HEAP STABILITY (original) (raw)

Heap stability is a vital consideration in mineral processing, especially in heap leaching operations, where low-grade ores are treated with a leaching solution to extract valuable metals. The stability of the heap directly impacts both the efficiency of the leaching process and the safety of workers and the environment. An unstable heap can lead to collapse, causing loss of ore, environmental damage, and worker injury, as well as reducing the effectiveness of the leaching process by impeding proper solution percolation. Several factors influence heap stability, including design and construction methods, physical and chemical properties of the ore, stacking methods, and the direction of stacking. The height and slope of the heap, along with the drainage system, also play crucial roles in maintaining stability. Environmental conditions such as rainfall, humidity, and temperature can further affect heap stability. Improper ore characterization, over- or under-irrigation, and inadequate compaction can lead to instability, potentially resulting in heap collapse or reduced metal recovery. To mitigate these risks, geotechnical modeling and monitoring techniques are employed to analyze heap stability.

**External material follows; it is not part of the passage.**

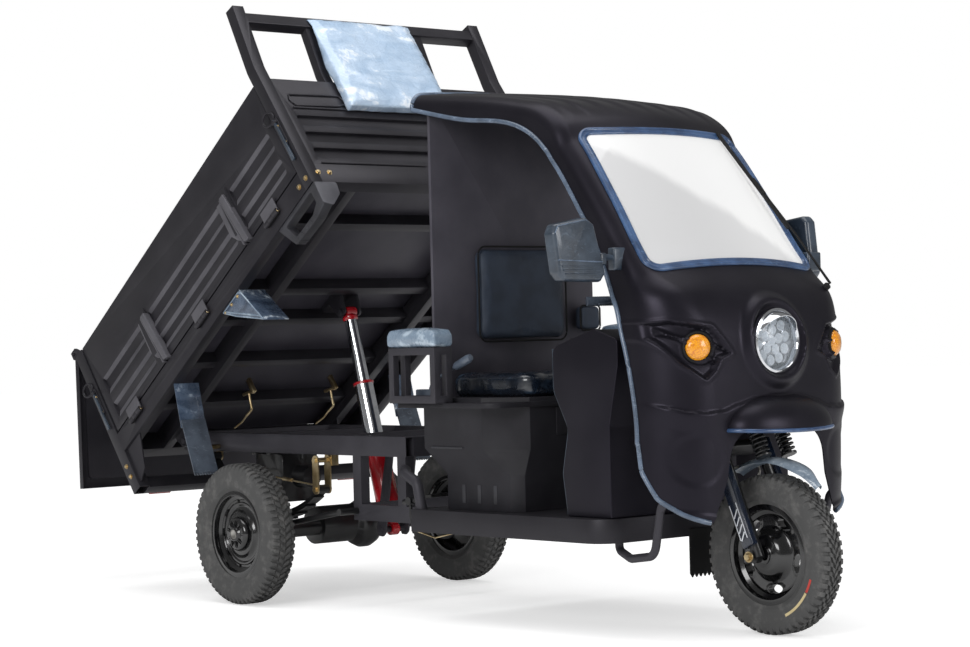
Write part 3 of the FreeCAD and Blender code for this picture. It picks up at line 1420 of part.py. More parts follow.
def main():
    os.makedirs("parts", exist_ok=True)
    for name, make in nodes.items():
        shape = make()
        shape.translate(vec(-middle_station, -middle_line, 0))
        shape.exportStep("parts/" + name + ".step")
        box = shape.BoundBox
        print("%-18s solids %d valid %s x %.0f..%.0f y %.0f..%.0f z %.0f..%.0f litres %.2f" % (
            name, len(shape.Solids), shape.isValid(), box.XMin, box.XMax, box.YMin, box.YMax, box.ZMin,
            box.ZMax,
            shape.Volume / 1e6))
    print("middle station %.2f, middle line %.2f" % (middle_station, middle_line))
    print("tailgate hangs %.3f degrees from closed" % tailgate_hang())
    print("hoist stroke a stage %.3f, lengths %.2f and %.2f" % (
        hoist_stroke, hoist_raised_length, hoist_lowered_length))


main()
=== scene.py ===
import json
import math

import bmesh
import bpy
from mathutils import Matrix, Vector, noise
from mathutils.bvhtree import BVHTree


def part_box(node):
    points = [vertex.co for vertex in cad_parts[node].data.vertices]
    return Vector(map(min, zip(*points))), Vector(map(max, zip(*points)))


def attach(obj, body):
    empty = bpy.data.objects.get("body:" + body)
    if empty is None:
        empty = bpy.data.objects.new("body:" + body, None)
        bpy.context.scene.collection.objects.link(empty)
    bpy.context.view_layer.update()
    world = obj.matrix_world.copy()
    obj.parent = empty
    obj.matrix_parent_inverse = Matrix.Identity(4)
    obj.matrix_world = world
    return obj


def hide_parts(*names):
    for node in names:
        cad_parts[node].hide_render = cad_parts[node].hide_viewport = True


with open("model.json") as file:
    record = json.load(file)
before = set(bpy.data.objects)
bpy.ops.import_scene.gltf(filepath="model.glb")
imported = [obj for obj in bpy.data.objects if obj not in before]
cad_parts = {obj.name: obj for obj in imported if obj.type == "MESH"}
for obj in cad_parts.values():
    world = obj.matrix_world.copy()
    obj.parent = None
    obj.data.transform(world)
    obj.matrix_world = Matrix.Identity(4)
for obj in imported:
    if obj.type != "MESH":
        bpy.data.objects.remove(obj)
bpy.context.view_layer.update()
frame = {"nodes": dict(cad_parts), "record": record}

nodes = frame["nodes"]
record = frame["record"]
scene = bpy.context.scene
joints = {joint["name"]: joint for joint in record["behaviour"]["joints"]}
slotOf = {part["node"]: part["material_slot"] for part in record["subparts"]}
bodyOf = {node: body for body, names in record["behaviour"]["bodies"].items() for node in names}


# Places. The workshop measures forward of the rear axle, the frame from the middle of the vehicle.

def middleOf(node):
    low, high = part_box(node)
    return (Vector(low) + Vector(high)) / 2


rearAxle = middleOf("rear_rim_right").x
centreLine = (middleOf("rear_rim_right").y + middleOf("rear_rim_left").y) / 2
tilt = math.radians(joints["bed_tilt"]["range_deg"][1])
bedPivot = Vector(joints["bed_tilt"]["pos_m"])
bedTurn = Matrix.Rotation(-tilt, 4, "Y")
bedPlace = Matrix.Translation(bedPivot) @ bedTurn @ Matrix.Translation((-0.159, 0, 0.040))


def at(x, y, z):    # millimetres forward of the rear axle, to the left and up
    return Vector((x / 1000 + rearAxle, y / 1000 + centreLine, z / 1000))


def bedAt(along, y, height):    # millimetres in the bed's own frame, from its rear end and its sill
    return bedPlace @ Vector((along / 1000, y / 1000, height / 1000))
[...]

Proper construction, regular maintenance, and the use of geomembrane liners and appropriate stacking methods are essential. Additionally, monitoring and adjusting irrigation rates, as well as using advanced tools for detecting operational failures, contribute to maintaining heap stability. The selection of suitable liner materials and ensuring proper compaction are also critical to prevent heap collapse. In conclusion, ensuring heap stability through careful design, ongoing monitoring, and proactive maintenance is essential for the success and safety of heap leaching operations in mineral processing.